UNC Wilmington assistant Monty Sanders should be one name in serious contention for this gig. Sanders was a WCU assistant for the first two years of Mark Prosser’s tenure in Cullowhee. Some Catamount fans even partly attribute the disappointing 2020-2021 season to Sanders’ departure. Before joining Mark Prosser’s bench at WCU, Sanders spent the previous eight years as an assistant at his alma mater, Elon. Known as a recruiting savant with deeply entrenched ties in the Tar Heel State, it would be a crime if Sanders didn’t at least get an interview.
Another interesting in-state name is UNC Greensboro assistant Andre Gray, who has 17 years of collegiate coaching experience at numerous programs throughout North Carolina. The Spartans currently run one of the best programs in the Southern Conference, so perhaps Gray has learned what it takes to win in the SoCon from his time working with Wes Miller.
It seems unlikely Western Carolina AD Alex Gary would do this, but nearly everyone is in consensus that former East Tennessee State head coach Jason Shay was unfairly asked to resign after supporting his players when they protested before a game this season. It is reasonable if the WCU administration thinks Shay might be bringing in too much baggage that could fracture the fanbase, but he would be a phenomenal fit for this program.
After spending five years as an assistant at East Tennessee State, Shay led the Buccaneers to a 13-12 record in his first year as the head coach. If Shay is hungry and eager for another opportunity, accepting the job to lead one of ETSU’s biggest rivals sure would make for some great storylines.

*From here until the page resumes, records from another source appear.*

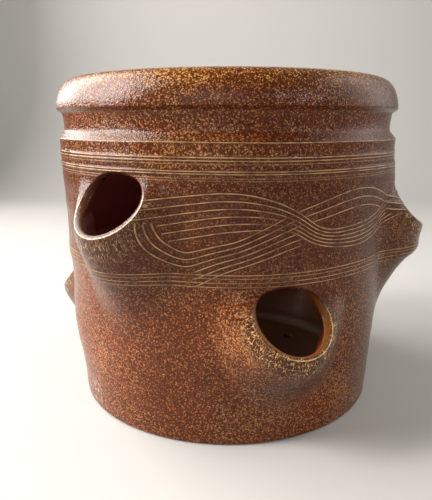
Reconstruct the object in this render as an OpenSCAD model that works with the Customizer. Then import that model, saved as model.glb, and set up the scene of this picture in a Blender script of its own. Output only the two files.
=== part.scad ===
// Strawberry jar planter in salt-glazed stoneware: a thrown cylinder with a heavy rim collar and
// six pockets that are cut and pushed out of the side, in two staggered rows of three.
// Millimetres. The foot stands on z = 0 and the pot's axis is the Z axis. The front faces -Y, and
// directions are counted in degrees from the front, growing towards +X.

/* [Body] */
// Height from the foot to the top of the rim
pot_h = 243; // [195:1:300]
// Outer radius at the shoulder ridge, the widest place of the side
shoulder_r = 129.2; // [106:0.1:160]
// How much smaller the foot's radius is than the shoulder's
foot_inset = 11; // [0:0.5:20]
// How far the side swells out of a straight taper
belly = 0.9; // [0:0.1:4]
// Thickness of the side
wall_t = 7.5; // [5.5:0.1:10]
// Radius of the rounded edge of the foot
foot_round = 2.5; // [1:0.1:5]

/* [Floor] */
// Thickness of the floor
floor_t = 8; // [5:0.5:12]
// Radius of the cove inside, where the floor turns up into the side
cove_r = 6; // [3:0.5:10]
// Radius of the drain hole in the middle
middle_drain_r = 7; // [3:0.5:12]
// Radius of each outer drain hole
outer_drain_r = 4; // [3:0.5:6]
// Distance of the outer drain holes from the middle
drain_ring_r = 84; // [40:1:88]
// Number of outer drain holes
drain_count = 4; // [0:1:8]
// Direction of the first outer drain hole
drain_turn = 132; // [0:1:359]

/* [Neck and rim collar] */
// Height of the neck, from the shoulder ridge up to the collar
neck_h = 19; // [14:0.5:26]
// Height of the neck's narrowest place above the shoulder ridge
neck_drop = 8; // [5:0.5:12]
// Depth of the neck below the shoulder ridge
neck_in = 4.3; // [1:0.1:6]
// How far the neck flares out again under the collar
neck_flare = 1.2; // [0:0.1:3]
// How far the inside leans in from the side up to the collar
bore_lean = 4.2; // [0:0.1:6]
// Height over which the inside leans in, below the collar
lean_h = 39; // [20:1:50]
// Height of the collar
collar_h = 24.5; // [18:0.5:32]
// How far the collar's lower edge stands out past the shoulder ridge
collar_out = 0.6; // [0:0.1:4]
// Height of the collar's sloping underside
collar_under = 3.3; // [1:0.1:6]
// Radius of the collar's rounded lower edge
collar_edge = 1; // [0.5:0.1:2]
// How far the collar's face leans in from the lower edge to the crown of the rim
crown_in = 15; // [10:0.5:18]
// Radius of the rim's inner edge
crown_round = 4.5; // [2:0.5:6]

/* [Pocket mouths] */
// Half width of a mouth
mouth_half_w = 28; // [18:0.5:32]
// Height of a mouth above its widest place
mouth_up = 20; // [12:0.5:24]
// Height of a mouth below its widest place
mouth_down = 19; // [12:0.5:24]
// Height above the widest place at which the edge starts to stand out
flare_start = 15; // [8:0.5:18]
// How gently it starts, from 0, with a crease, to 1
flare_ease = 0.12; // [0.05:0.01:1]
// Thickness of the lip's edge at its tip
lip_t = 3.8; // [2.5:0.1:5]
// How far the lip's rounded edge reaches into the mouth
lip_round = 1.9; // [0.5:0.1:2.4]
// How far the cut edge slants in at the sides of a mouth
mouth_cut = 4; // [0:0.5:6]

/* [Pocket bulges] */
// Width of the bulge at each side of a mouth
bulge_side = 20; // [10:0.5:24]
// Height of the bulge above a mouth
bulge_up = 10; // [5:0.5:11]
// Length of a bulge's underside below the lip, where the side is long enough
bulge_down = 72; // [30:1:85]
// Shape of the underside, lower for a sharper lip
bulge_power = 0.92; // [0.7:0.01:1.2]
// How straight the sides of a mouth go in behind the lip, from 0, as wide as the bulge
flank = 3; // [0:0.1:4]

/* [Pocket rows] */
// Direction of each upper pocket
upper_turn = [-34, 80, 203]; // [-180:0.5:270]
// Depth of each upper mouth's widest place below the shoulder ridge
upper_drop = [37, 45.5, 41]; // [32:0.5:60]
// Reach of each upper lip out of the side
upper_reach = [24.5, 29, 26.5]; // [12:0.5:34]
// Tilt of each upper mouth, positive with its +X end up when it faces the front
upper_tilt = [6, 0, -4]; // [-15:0.5:15]
// Direction of each lower pocket
lower_turn = [17.5, 138, -106.5]; // [-180:0.5:270]
// Height of each lower mouth's widest place above the foot
lower_rise = [92, 88, 84.5]; // [78:0.5:110]
// Reach of each lower lip out of the side
lower_reach = [27, 26, 28.5]; // [12:0.5:34]
// Tilt of each lower mouth, positive with its +X end up when it faces the front
lower_tilt = [-9.5, 4, 1]; // [-15:0.5:15]

/* [Hidden] */

$fn = 96;
around = 48;        // points around a mouth
past = 1;           // how far a cutter runs past what it cuts
land = 2;           // side left between a bulge and the floor's joint
body_step = 8;      // height between the rows of points on the side
neck_steps = 6;     // rows of points on each half of the neck
arc_steps = 6;      // pieces in each rounded edge
face_steps = 12;    // pieces in the collar's face
out_steps = 8;      // rings of the outer face of a pocket
lip_steps = 4;      // rings of its rounded edge
in_steps = 5;       // rings of its inner face
thin_power = 3;     // how soon the lip thickens to the side's thickness

clay = [0.50, 0.25, 0.12];
clay_rim = [0.55, 0.33, 0.15];
clay_pocket = [0.46, 0.29, 0.17];

// Heights, from the foot up
joint_z = floor_t + cove_r;
seat_z = pot_h - collar_h;
ridge_z = seat_z - neck_h;
neck_z = ridge_z + neck_drop;
collar_low_z = seat_z + collar_under;
lean_z = seat_z - lean_h;

// Radii
foot_r = shoulder_r - foot_inset;
neck_r = shoulder_r - neck_in;
collar_r = shoulder_r + collar_out;
crown_r = collar_r - crown_in;

// Pockets, each as [direction, height of the mouth's widest place, reach, tilt]
upper = [for (i = [0:2]) [upper_turn[i], ridge_z - upper_drop[i], upper_reach[i], upper_tilt[i]]];
lower = [for (i = [0:2]) [lower_turn[i], lower_rise[i], lower_reach[i], lower_tilt[i]]];

function ease(x) = x <= 0 ? 0 : x >= 1 ? 1 : x * x * (3 - 2 * x);
function arc(r, z, size, from, to) =
    [for (i = [0:arc_steps])
        let (a = from + (to - from) * i / arc_steps) [r + size * cos(a), z + size * sin(a)]];

// Outside radius of the tapering side at height z
function taper(z) =
    let (x = (z - foot_round) / (ridge_z - foot_round))
    foot_r + (shoulder_r - foot_r) * x + belly * 4 * x * (1 - x);

// Outside radius at height z, from the foot's rounded edge up to the collar
function outside(z) =
    z <= ridge_z ? taper(z)
    : z <= neck_z ? neck_r + neck_in * (1 + cos(180 * (z - ridge_z) / neck_drop)) / 2
    : neck_r + neck_flare * pow((z - neck_z) / (seat_z - neck_z), 2);

// Inside radius at height z
function inside(z) = taper(min(z, ridge_z)) - wall_t - bore_lean * ease((z - lean_z) / lean_h);

// Heights of the rows of points on the side, which every piece shares
body_rows = ceil((ridge_z - joint_z) / body_step);
rows = concat(
    [for (i = [0:body_rows - 1]) joint_z + (ridge_z - joint_z) * i / body_rows],
    [for (i = [0:neck_steps - 1]) ridge_z + neck_drop * i / neck_steps],
    [for (i = [0:neck_steps]) neck_z + (seat_z - neck_z) * i / neck_steps]
);
outside_rows = [for (z = rows) [z, outside(z)]];
inside_rows = [for (z = rows) [z, inside(z)]];

// A pocket's points are [s, z, d]: sideways, up, and out of the pot's axis.
// Distance out of the axis of a surface of revolution, straight out of the pocket's middle
function face_d(table, s, z) = sqrt(pow(lookup(z, table), 2) - s * s);

// How far round the mouth's edge has flared out at angle a, from 0 to 1 at the tip
function flare(a) =
    let (y = sin(a) * (sin(a) > 0 ? mouth_up : mouth_down))
    let (x = max(0, flare_start - y) / (flare_start + mouth_down))
    x * x * (1 + flare_ease) / (x + flare_ease);

// Mouth's edge at angle a, as [s, z] about the middle of the mouth
function mouth_edge(p, a) =
    let (x = mouth_half_w * cos(a), y = (sin(a) > 0 ? mouth_up : mouth_down) * sin(a))
    [x * cos(p[3]) - y * sin(p[3]), x * sin(p[3]) + y * cos(p[3])];

// Length of the underside: it ends on the side above the floor's joint
function underside(p) = min(bulge_down, p[1] - mouth_down - joint_z - land);

// Edge of the bulge at angle a, as [s, z] about the middle of the mouth
function bulge_edge(p, a) = [
    (mouth_half_w + bulge_side) * cos(a),
    (sin(a) > 0 ? mouth_up + bulge_up : mouth_down + underside(p)) * sin(a)
];

// Point between the mouth, at t = 0, and the bulge's edge, at t = 1
function between(p, a, t) = (1 - t) * mouth_edge(p, a) + t * bulge_edge(p, a) + [0, p[1]];
function push(p, a, t) = p[2] * flare(a) * pow(cos(90 * pow(t, bulge_power)), 2);
function thinning(a, t) = (wall_t - lip_t) * flare(a) * pow(1 - t, thin_power);

function outer_point(p, a, t) =
    let (q = between(p, a, t))
    [q[0], q[1], face_d(outside_rows, q[0], q[1]) + push(p, a, t)];
function inner_point(p, a, t) =
    let (m = mouth_edge(p, a), into = mouth_cut * pow(cos(a), 2) * pow(1 - t, 4) / norm(m))
    let (q = between(p, a, pow(t, 1 + flank * pow(cos(a), 2))) - into * m)
    [q[0], q[1], face_d(inside_rows, q[0], q[1]) + push(p, a, t) + thinning(a, t)];

// Point on the rounded edge, at turn b from the outer face, 0, to the inner face, 180
function lip_point(p, a, b) =
    let (o = outer_point(p, a, 0), i = inner_point(p, a, 0), m = mouth_edge(p, a))
    let (into = -lip_round * sin(b) / norm(m))
    (o + i) / 2 + (o - i) / 2 * cos(b) + [into * m[0], into * m[1], 0];

// Rings of points: up the outer face to the mouth, over the lip, and down the inner face
function pocket_rings(p) = concat(
    [for (i = [0:out_steps])
        [for (k = [0:around - 1]) outer_point(p, 360 * k / around, pow(1 - i / out_steps, 1.4))]],
    [for (i = [1:lip_steps - 1])
        [for (k = [0:around - 1]) lip_point(p, 360 * k / around, 180 * i / lip_steps)]],
    [for (i = [0:in_steps])
        [for (k = [0:around - 1]) inner_point(p, 360 * k / around, pow(i / in_steps, 1.4))]]
);

module pocket(p) {
    rings = pocket_rings(p);
    count = len(rings);
    points = [for (ring = rings) for (q = ring) [q[0], -q[2], q[1]]];
    faces = [
        for (i = [0:count - 1]) for (k = [0:around - 1])
            let (j = (i + 1) % count, n = (k + 1) % around)
            for (f = [
                [i * around + k, j * around + k, j * around + n],
                [i * around + k, j * around + n, i * around + n]
            ]) f
    ];
    color(clay_pocket) rotate([0, 0, p[0]]) polyhedron(points, faces);
}

// The hole that a pocket fills in the side
module pocket_hole(p) {
    outline = [for (k = [0:around - 1]) bulge_edge(p, 360 * k / around) + [0, p[1]]];
    rotate([0, 0, p[0]]) rotate([90, 0, 0])
        translate([0, 0, shoulder_r / 2]) linear_extrude(shoulder_r) polygon(outline);
}

module wall() {
    color(clay) difference() {
        rotate_extrude() polygon(concat(
            [for (q = outside_rows) [q[1], q[0]]],
            [for (i = [len(rows) - 1:-1:0]) [inside_rows[i][1], rows[i]]]
        ));
        for (p = concat(upper, lower)) pocket_hole(p);
    }
}

module floor() {
    low_r = outside(foot_round);
    color(clay) difference() {
        rotate_extrude() polygon(concat(
            [[0, 0]],
            arc(low_r - foot_round, foot_round, foot_round, -90, 0),
            [[outside(joint_z), joint_z]],
            arc(inside(joint_z) - cove_r, joint_z, cove_r, 0, -90),
            [[0, floor_t]]
        ));
        drain(0, 0, middle_drain_r);
        for (i = [0:1:drain_count - 1])
            drain(drain_turn + 360 * i / drain_count, drain_ring_r, outer_drain_r);
    }
}

module drain(turn, out, r) {
    rotate([0, 0, turn]) translate([0, -out, -past]) cylinder(h = floor_t + 2 * past, r = r);
}

// The collar's face is a quarter of an ellipse that ends on the crown of the rim
module rim_collar() {
    color(clay_rim) rotate_extrude() polygon(concat(
        [[outside(seat_z), seat_z]],
        arc(collar_r - collar_edge, collar_low_z, collar_edge, -50, 0),
        [for (i = [1:face_steps])
            let (a = 90 * i / face_steps)
            [crown_r + crown_in * cos(a), collar_low_z + (pot_h - collar_low_z) * sin(a)]],
        arc(crown_r, pot_h - crown_round, crown_round, 90, 180),
        [[inside(seat_z), seat_z]]
    ));
}

floor();
wall();
rim_collar();
pocket(upper[0]);  // pocket_upper_front_left
pocket(upper[1]);  // pocket_upper_right
pocket(upper[2]);  // pocket_upper_back
pocket(lower[0]);  // pocket_lower_front
pocket(lower[1]);  // pocket_lower_back
pocket(lower[2]);  // pocket_lower_left
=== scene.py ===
"""Strawberry jar planter in salt-glazed stoneware: the fired pot's surface, glaze and combing.

The pot's own sizes below are in millimetres, as in the part's source, and the meshes are in metres.
Directions are counted in degrees from the front, -Y, growing towards +X.
"""
from collections import namedtuple

import bmesh
import bpy
import numpy as np
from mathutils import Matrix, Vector, geometry


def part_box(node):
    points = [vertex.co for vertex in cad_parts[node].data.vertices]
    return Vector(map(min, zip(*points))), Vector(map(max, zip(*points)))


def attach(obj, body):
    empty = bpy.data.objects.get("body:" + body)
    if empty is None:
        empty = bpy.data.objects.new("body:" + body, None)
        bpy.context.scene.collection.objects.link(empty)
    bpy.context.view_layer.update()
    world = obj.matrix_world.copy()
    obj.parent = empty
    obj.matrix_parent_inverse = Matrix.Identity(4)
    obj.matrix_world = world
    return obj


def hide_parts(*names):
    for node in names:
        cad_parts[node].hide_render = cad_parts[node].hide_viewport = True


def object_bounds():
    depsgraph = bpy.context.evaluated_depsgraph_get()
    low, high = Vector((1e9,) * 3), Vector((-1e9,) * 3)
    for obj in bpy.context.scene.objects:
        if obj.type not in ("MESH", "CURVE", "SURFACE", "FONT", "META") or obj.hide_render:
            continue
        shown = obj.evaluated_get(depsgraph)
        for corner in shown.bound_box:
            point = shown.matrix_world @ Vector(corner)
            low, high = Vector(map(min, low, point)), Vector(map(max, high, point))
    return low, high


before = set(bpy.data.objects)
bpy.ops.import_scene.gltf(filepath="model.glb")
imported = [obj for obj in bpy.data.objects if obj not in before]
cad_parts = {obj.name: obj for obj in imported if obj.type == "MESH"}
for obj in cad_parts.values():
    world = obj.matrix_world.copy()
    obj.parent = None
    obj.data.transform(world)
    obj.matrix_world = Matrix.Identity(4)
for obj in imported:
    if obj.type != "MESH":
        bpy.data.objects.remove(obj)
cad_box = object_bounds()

MM = 0.001
FULL = 2 * np.pi

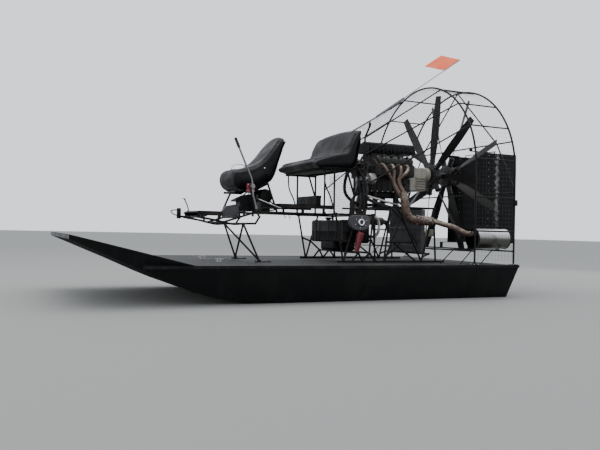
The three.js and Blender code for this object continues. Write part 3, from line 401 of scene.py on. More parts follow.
def rounded_block(low, high, radius, seam=0.0, steps=6):
    """A box whose edges are all rounded: stacked rounded rectangles, each inset by r - sqrt(r^2 - (r - d)^2) at
    a distance d below r from an end. Corners are (aft, side, up) in mm and the radius in metres."""
    a, b = np.minimum(at(*low), at(*high)), np.maximum(at(*low), at(*high))
    depth = radius * (1 - np.cos(np.linspace(0, np.pi / 2, steps)))
    inset = radius - np.sqrt(np.clip(radius ** 2 - (radius - depth) ** 2, 0, None))
    levels = np.concatenate([a[2] + depth, [a[2] + (b[2] - a[2]) * 0.5 - 0.004, (a[2] + b[2]) / 2,
                                            a[2] + (b[2] - a[2]) * 0.5 + 0.004], b[2] - depth[::-1]])
    insets = np.concatenate([inset, [0, -seam, 0], inset[::-1]])
    turn = np.linspace(0, np.pi / 2, steps)
    quarter = [(1, 1, 0), (-1, 1, 1), (-1, -1, 2), (1, -1, 3)]
    rings = []
    for level, off in zip(levels, insets):
        ring = []
        round_r = max(radius - off, 0.001)
        for sx, sy, k in quarter:
            cx = (b[0] if sx > 0 else a[0]) - sx * (off + round_r)
            cy = (b[1] if sy > 0 else a[1]) - sy * (off + round_r)
            angle = turn + k * np.pi / 2
            ring.append(np.column_stack([cx + round_r * np.cos(angle), cy + round_r * np.sin(angle),
                                         np.full(steps, level)]))
        rings.append(np.concatenate(ring))
    return skin(rings)


def plate(outline, from_side, to_side, chamfer=0.0):
    """A flat plate from an outline of (aft, up) points between two sides, its outer edge eased by a chamfer
    towards the outline's centre."""
    ring = np.array([at(a, 0, u) for a, u in outline])
    centre = ring.mean(axis=0)
    share = 1 - chamfer / np.linalg.norm(ring - centre, axis=1)[:, None]
    near, far = from_side / 1000, to_side / 1000
    ease = chamfer * np.sign(near - far)
    rows = [(near, share), (near - ease, 1.0), (far, 1.0)] if chamfer else [(near, 1.0), (far, 1.0)]
    return skin([centre * [1, 0, 1] + (ring - centre) * s * [1, 0, 1] + [0, y, 0] for y, s in rows])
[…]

This seems like more of a longshot candidate, but if the Catamounts wanted to grab some headlines they could make a push for Northwest Missouri State’s Ben McCollum. McCollum has built the best program at the Division II level, winning three national championships over the past five seasons. It seems inevitable that McCollum will eventually make the jump to Division 1, but he’ll probably be slightly picky and wait for what he views as the right fit. It still wouldn’t hurt to call, though.